Terry, many thanks for the comment. I think what you suggest is worthwhile. I am intrigued as to next year’s data. I see that the BBC had this data months ago so I might see what I can do next time to get an early sight.
A couple of thoughts if I may.
Firstly, if there is an upward trend, it may be correlated with an increase in population, so the absolute numbers are driven by an increase in potential suicides.
Looking at the trend line on your second graph, suggests an increase in the fitted line of roughly 25% since 2002. The ONS data indicate an increase in UK population from 59.4Mi in 2012 to 65.6 in 2016, roughly 10%, which may explain some of the apparent increase in absolute numbers.
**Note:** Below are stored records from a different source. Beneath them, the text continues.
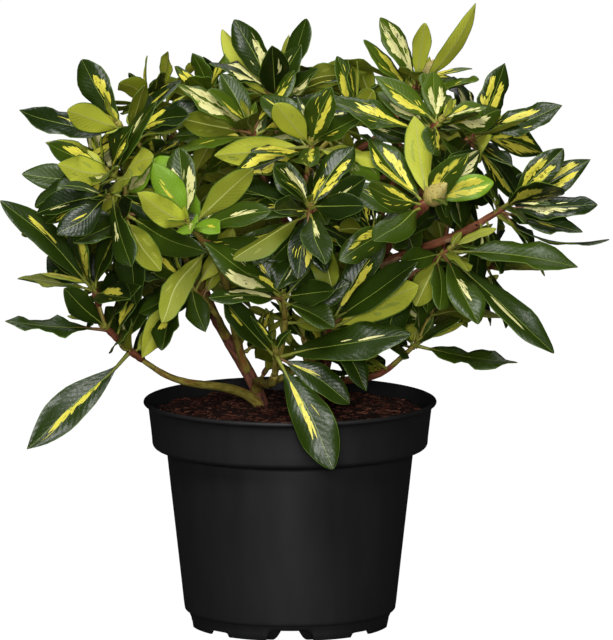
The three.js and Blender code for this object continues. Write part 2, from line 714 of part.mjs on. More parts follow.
// Stems are cut flat at the soil; a bough is cut back from what it grows on.
const ground = solidOf(new THREE.BoxGeometry(300, 300, 40).translate(0, 0, SOIL.top + GAP - 20));
for (const [name, limb] of Object.entries(limbs)) {
  let solid = limbSolid(limb);
  if (name in STEMS) {
    solid = solid.subtract(ground);
  } else {
    const row = name === 'young_shoot' ? YOUNG_SHOOT : MASSES[name.replace('_bough', '')];
    solid = solid.subtract(limbSolid(limbs[row.on], GAP)).subtract(ground);
  }
  addPart(name, mainBody(solid), name in STEMS ? MATERIALS.bark : MATERIALS.youngBark);
}
for (const mass of masses) addPart(mass.name, massSolid(mass), MATERIALS.foliage);

export default group;
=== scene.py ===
"""A variegated rhododendron in its black plastic pot: the looks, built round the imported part.

The crown grows by the same seeded rule as the solids do, in millimetres, and is then carried on to
shaped blades, stalks, yellow streaks, buds and young leaves. Every surface is worked out with numpy
as rings of points along a path, and put into its mesh in metres.
"""

from collections import namedtuple

import bpy
import numpy as np
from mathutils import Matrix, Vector


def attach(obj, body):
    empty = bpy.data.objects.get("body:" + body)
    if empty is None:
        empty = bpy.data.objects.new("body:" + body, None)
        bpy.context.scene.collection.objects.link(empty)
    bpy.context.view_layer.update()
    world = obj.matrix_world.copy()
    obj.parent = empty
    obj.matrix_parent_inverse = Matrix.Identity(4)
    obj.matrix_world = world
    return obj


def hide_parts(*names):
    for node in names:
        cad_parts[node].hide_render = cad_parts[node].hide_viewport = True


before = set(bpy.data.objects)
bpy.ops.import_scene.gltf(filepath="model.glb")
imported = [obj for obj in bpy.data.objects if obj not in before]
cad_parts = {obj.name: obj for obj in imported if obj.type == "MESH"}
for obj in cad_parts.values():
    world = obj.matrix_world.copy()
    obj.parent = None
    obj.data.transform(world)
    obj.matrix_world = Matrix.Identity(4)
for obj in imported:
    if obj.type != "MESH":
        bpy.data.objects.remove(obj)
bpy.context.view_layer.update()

MM = 0.001

# ---------- driving dimensions, in mm

GAP = 0.3  # clear space between a limb and what grows on from its tip

POT_HEIGHT = 180.0
LIP_RADIUS = 116.3
SOIL_TOP = 170.0

# Stems: Bezier control points, radius at the soil and at the tip, and how much the foot flares.
STEMS = {
    "main_stem": ([[-20, 32, 160], [-27, 28, 205], [-66, 14, 232], [-74, 6, 292]], 5.6, 3.6, 3.2),
    "second_stem": ([[21, 30, 160], [26, 28, 210], [36, 20, 252], [72, 2, 296]], 5.4, 3.8, 2.6),
    "rear_stem": ([[24, 68, 160], [28, 72, 215], [18, 64, 285], [2, 48, 345]], 5.0, 3.4, 2.4),
}
FLARE_FALL = 22  # how soon the flare dies away along the stem
STEM_STEPS = 9
BOUGH_STEPS = 5
BOUGH_TAPER, PARENT_SHARE = 1.15, 0.68  # a bough's foot: of its tip's radius at least, of its parent's
SLEEVE_ROOM = 1.3  # a limb's plain sleeve, of its radius
LIMB_SLEEVE_FROM, TWIG_SLEEVE_FROM = 0.08, 0.12  # where along a limb or twig its sleeve starts
TWIG_RADIUS = 2.1
SPUR_LENGTH = 30  # from a bough's tip to the first whorl of its mass
FORK_AT = 0.35  # where twigs fork off a mass's stem

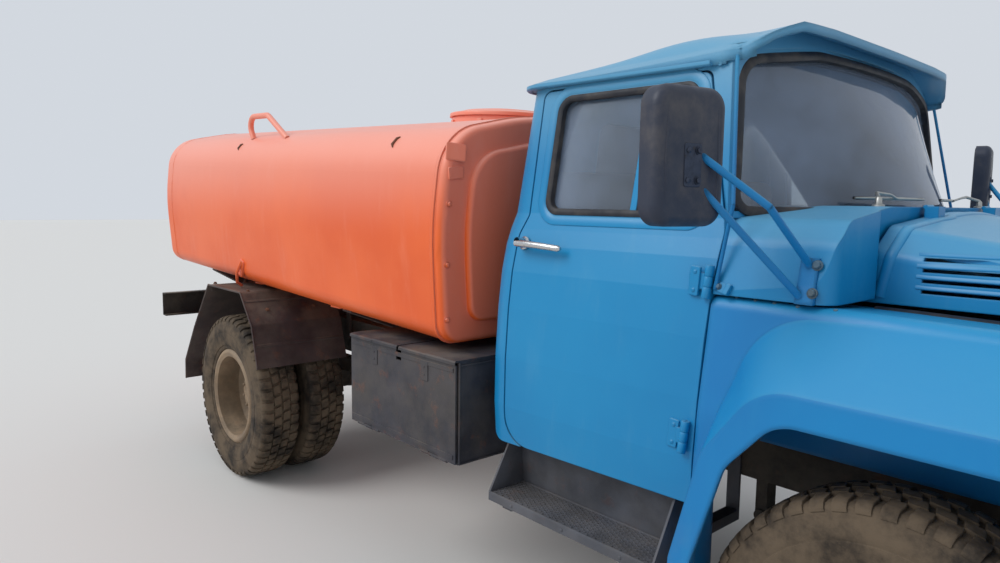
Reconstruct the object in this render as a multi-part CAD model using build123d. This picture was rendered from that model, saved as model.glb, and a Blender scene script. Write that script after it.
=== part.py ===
"""A bonneted tanker truck: two axles, twin rear wheels, an inclined suitcase tank.

Millimetres, +X forward, +Y left, +Z up. The origin is on the ground under the middle of
the vehicle. Lengths along the vehicle are measured from the front axle, and every piece
is moved forward by FRONT_AXLE_X when it is written.
"""
from build123d import *
import os
from math import cos, degrees, pi, radians, sin, sqrt

# Overall layout
WHEELBASE = 3800
FRONT_OVERHANG = 1075
REAR_OVERHANG = 1370
FRONT_AXLE_X = (WHEELBASE + REAR_OVERHANG - FRONT_OVERHANG) / 2
FRONT_TRACK = 1800
REAR_TRACK = 1790
TWIN_SPACING = 300
REAR_X = -WHEELBASE

# Tyres and rims
TYRE_R = 508
TYRE_WIDTH = 260
BEAD_R = 257
RIM_FLANGE_R = 295
RIM_HALF = 89
RIM_WALL = 8
AXLE_Z = TYRE_R
DISC_OFFSET = 145
DISC_WALL = 12

# Frame
RAIL_TOP = 954
RAIL_HEIGHT = 214
RAIL_FLANGE = 80
RAIL_WALL = 9
FRAME_WIDTH = 865
RAIL_FRONT = 900
RAIL_REAR = -5025
RAIL_NOSE_HEIGHT = 140
RAIL_BOTTOM = RAIL_TOP - RAIL_HEIGHT
RAIL_Y = FRAME_WIDTH / 2 - RAIL_FLANGE / 2
WEB_INNER_Y = FRAME_WIDTH / 2 - RAIL_WALL

# Steering
KING_PIN_Y = 760
KING_PIN_R = 20
BEAM_HALF_X = 45
EYE_R = 50
EYE_HALF = 50
KNUCKLE_GAP = 6
TRACK_ARM = 200
LINK_ARM = 200
SPINDLE_R = 34
REAR_SPINDLE_R = 46
HUB_CLEARANCE = 0.5

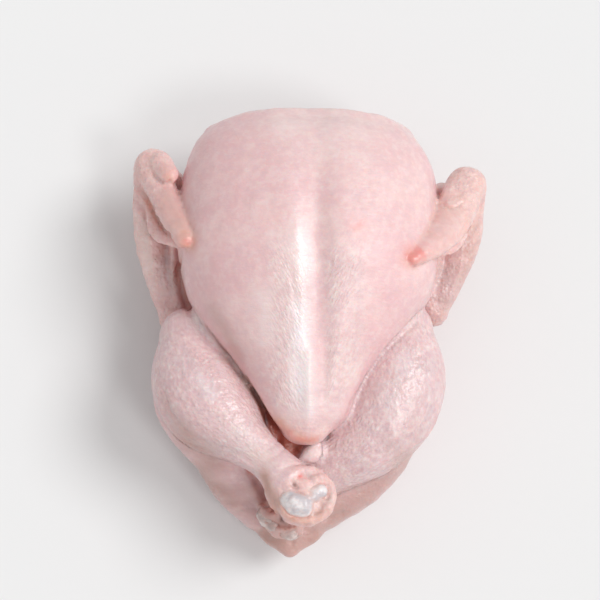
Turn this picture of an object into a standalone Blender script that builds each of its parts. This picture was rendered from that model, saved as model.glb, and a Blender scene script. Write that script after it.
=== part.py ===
"""Raw whole chicken on its back: breast up, wings folded at its sides, legs crossed over the open vent.

+Y points to the neck end, +X to the right of a cook who stands at the tail, and +Z up from the table.
Left and right are the cook's. Places and girths are in millimetres of a bird that is REFERENCE_LENGTH long.
MM turns them into Blender's metres, for a bird that is LENGTH long. Every form is a loft, a skin over rings.
The forms are fused into one skin, and the ends of the leg bones sit in sockets in it.
"""

import math

import bmesh
import bpy
import numpy as np
from mathutils import Matrix, Vector

LENGTH = 250.0
REFERENCE_LENGTH = 250.0
MM = 0.001 * LENGTH / REFERENCE_LENGTH

# How finely the forms are fused, and how much each fusing softens the creases between them.
VOXEL = 2.0
TRUNK_SOFTENING = 12
LEG_SOFTENING = 8
BODY_SOFTENING = 2
WING_SOFTENING = 2
CARCASS_TRIANGLES = 8600
HOCK_VOXEL = 0.9
HOCK_TRIANGLES = 420
SEAT_GAP = 0.45

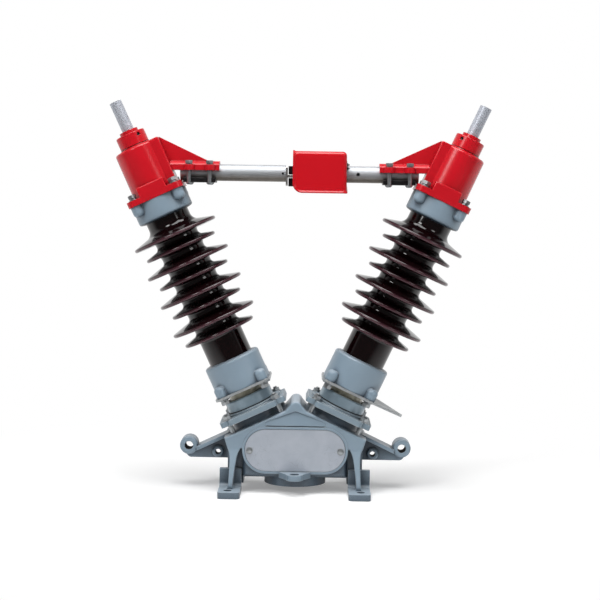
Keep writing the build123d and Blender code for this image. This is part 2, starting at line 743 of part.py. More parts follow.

My second line of thought was to look at the overall suicide rate, and here the ONS data are essentially flat from 2002 to 2015. However the trends for males and females differ and if data are available, it would be interesting to see if there is a gender factor in rail suicides.
Peter
Peter – thank you for the comment and I agree that plotting the data standardised on population would given an alternative view. It is a good point. My reasons for sticking with absolute numbers for the time being are the following.
1. Absolute deaths are what concerns the railway and the emergency services. They get no comfort from a reducing relative rate.
2. You are right, I think, that the best way of looking at risk would be to standardise on the ‘appropriate. demographic as to sex and ethnic origin etc. The risk will be a function of demographic factors. I have some guesses as to the most vulnerable demographics but they are no more than that.
3. I looked at rail suicides against suicides in general in my 2015 post and the pattern was different so I was not immediately drawn to a relative risk plot.
I think with next year’s data I may expand the analysis to try to look at these effects. As I always say “Alternative analyses are available”.